### SUPPLIED MATERIAL ###
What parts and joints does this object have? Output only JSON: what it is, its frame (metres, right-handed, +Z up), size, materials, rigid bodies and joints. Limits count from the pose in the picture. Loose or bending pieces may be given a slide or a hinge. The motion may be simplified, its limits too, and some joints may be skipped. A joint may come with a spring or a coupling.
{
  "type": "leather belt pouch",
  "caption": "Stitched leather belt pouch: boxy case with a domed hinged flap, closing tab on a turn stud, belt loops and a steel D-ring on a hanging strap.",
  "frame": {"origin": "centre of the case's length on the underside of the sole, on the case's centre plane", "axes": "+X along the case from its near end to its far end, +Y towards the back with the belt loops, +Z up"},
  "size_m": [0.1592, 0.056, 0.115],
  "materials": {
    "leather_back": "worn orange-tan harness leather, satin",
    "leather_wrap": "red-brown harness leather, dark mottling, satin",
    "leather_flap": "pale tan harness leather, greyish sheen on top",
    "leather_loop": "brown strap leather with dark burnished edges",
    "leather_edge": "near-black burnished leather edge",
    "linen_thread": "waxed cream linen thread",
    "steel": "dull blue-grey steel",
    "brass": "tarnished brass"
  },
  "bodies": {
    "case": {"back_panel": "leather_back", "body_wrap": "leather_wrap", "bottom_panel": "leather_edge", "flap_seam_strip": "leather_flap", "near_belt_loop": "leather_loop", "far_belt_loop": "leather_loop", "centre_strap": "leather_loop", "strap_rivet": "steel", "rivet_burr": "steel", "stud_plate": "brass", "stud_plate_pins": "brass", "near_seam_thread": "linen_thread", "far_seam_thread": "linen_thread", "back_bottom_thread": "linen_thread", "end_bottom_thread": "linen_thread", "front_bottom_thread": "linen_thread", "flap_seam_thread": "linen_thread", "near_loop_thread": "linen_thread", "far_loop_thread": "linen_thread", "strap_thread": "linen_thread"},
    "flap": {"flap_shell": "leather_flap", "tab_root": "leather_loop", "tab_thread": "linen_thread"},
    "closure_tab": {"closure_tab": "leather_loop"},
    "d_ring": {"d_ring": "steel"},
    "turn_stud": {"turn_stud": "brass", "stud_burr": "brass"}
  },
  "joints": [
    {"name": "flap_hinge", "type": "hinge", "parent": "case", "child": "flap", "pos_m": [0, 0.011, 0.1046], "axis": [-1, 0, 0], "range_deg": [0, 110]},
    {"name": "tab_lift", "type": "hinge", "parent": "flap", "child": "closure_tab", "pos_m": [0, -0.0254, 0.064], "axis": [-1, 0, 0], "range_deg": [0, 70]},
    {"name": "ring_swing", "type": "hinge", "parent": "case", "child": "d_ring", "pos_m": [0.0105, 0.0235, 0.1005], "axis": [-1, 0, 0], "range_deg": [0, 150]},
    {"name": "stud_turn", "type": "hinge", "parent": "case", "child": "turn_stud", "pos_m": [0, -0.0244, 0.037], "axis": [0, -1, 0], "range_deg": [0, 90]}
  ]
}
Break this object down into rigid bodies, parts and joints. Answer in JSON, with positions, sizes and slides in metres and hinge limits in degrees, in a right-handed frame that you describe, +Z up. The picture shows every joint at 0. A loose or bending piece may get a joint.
###
**EXERCISE**
Reproduce the full listing above, character for character.

**OUTPUT OF THE TASK**
What parts and joints does this object have? Output only JSON: what it is, its frame (metres, right-handed, +Z up), size, materials, rigid bodies and joints. Limits count from the pose in the picture. Loose or bending pieces may be given a slide or a hinge. The motion may be simplified, its limits too, and some joints may be skipped. A joint may come with a spring or a coupling.
{
  "type": "leather belt pouch",
  "caption": "Stitched leather belt pouch: boxy case with a domed hinged flap, closing tab on a turn stud, belt loops and a steel D-ring on a hanging strap.",
  "frame": {"origin": "centre of the case's length on the underside of the sole, on the case's centre plane", "axes": "+X along the case from its near end to its far end, +Y towards the back with the belt loops, +Z up"},
  "size_m": [0.1592, 0.056, 0.115],
  "materials": {
    "leather_back": "worn orange-tan harness leather, satin",
    "leather_wrap": "red-brown harness leather, dark mottling, satin",
    "leather_flap": "pale tan harness leather, greyish sheen on top",
    "leather_loop": "brown strap leather with dark burnished edges",
    "leather_edge": "near-black burnished leather edge",
    "linen_thread": "waxed cream linen thread",
    "steel": "dull blue-grey steel",
    "brass": "tarnished brass"
  },
  "bodies": {
    "case": {"back_panel": "leather_back", "body_wrap": "leather_wrap", "bottom_panel": "leather_edge", "flap_seam_strip": "leather_flap", "near_belt_loop": "leather_loop", "far_belt_loop": "leather_loop", "centre_strap": "leather_loop", "strap_rivet": "steel", "rivet_burr": "steel", "stud_plate": "brass", "stud_plate_pins": "brass", "near_seam_thread": "linen_thread", "far_seam_thread": "linen_thread", "back_bottom_thread": "linen_thread", "end_bottom_thread": "linen_thread", "front_bottom_thread": "linen_thread", "flap_seam_thread": "linen_thread", "near_loop_thread": "linen_thread", "far_loop_thread": "linen_thread", "strap_thread": "linen_thread"},
    "flap": {"flap_shell": "leather_flap", "tab_root": "leather_loop", "tab_thread": "linen_thread"},
    "closure_tab": {"closure_tab": "leather_loop"},
    "d_ring": {"d_ring": "steel"},
    "turn_stud": {"turn_stud": "brass", "stud_burr": "brass"}
  },
  "joints": [
    {"name": "flap_hinge", "type": "hinge", "parent": "case", "child": "flap", "pos_m": [0, 0.011, 0.1046], "axis": [-1, 0, 0], "range_deg": [0, 110]},
    {"name": "tab_lift", "type": "hinge", "parent": "flap", "child": "closure_tab", "pos_m": [0, -0.0254, 0.064], "axis": [-1, 0, 0], "range_deg": [0, 70]},
    {"name": "ring_swing", "type": "hinge", "parent": "case", "child": "d_ring", "pos_m": [0.0105, 0.0235, 0.1005], "axis": [-1, 0, 0], "range_deg": [0, 150]},
    {"name": "stud_turn", "type": "hinge", "parent": "case", "child": "turn_stud", "pos_m": [0, -0.0244, 0.037], "axis": [0, -1, 0], "range_deg": [0, 90]}
  ]
}
Break this object down into rigid bodies, parts and joints. Answer in JSON, with positions, sizes and slides in metres and hinge limits in degrees, in a right-handed frame that you describe, +Z up. The picture shows every joint at 0. A loose or bending piece may get a joint.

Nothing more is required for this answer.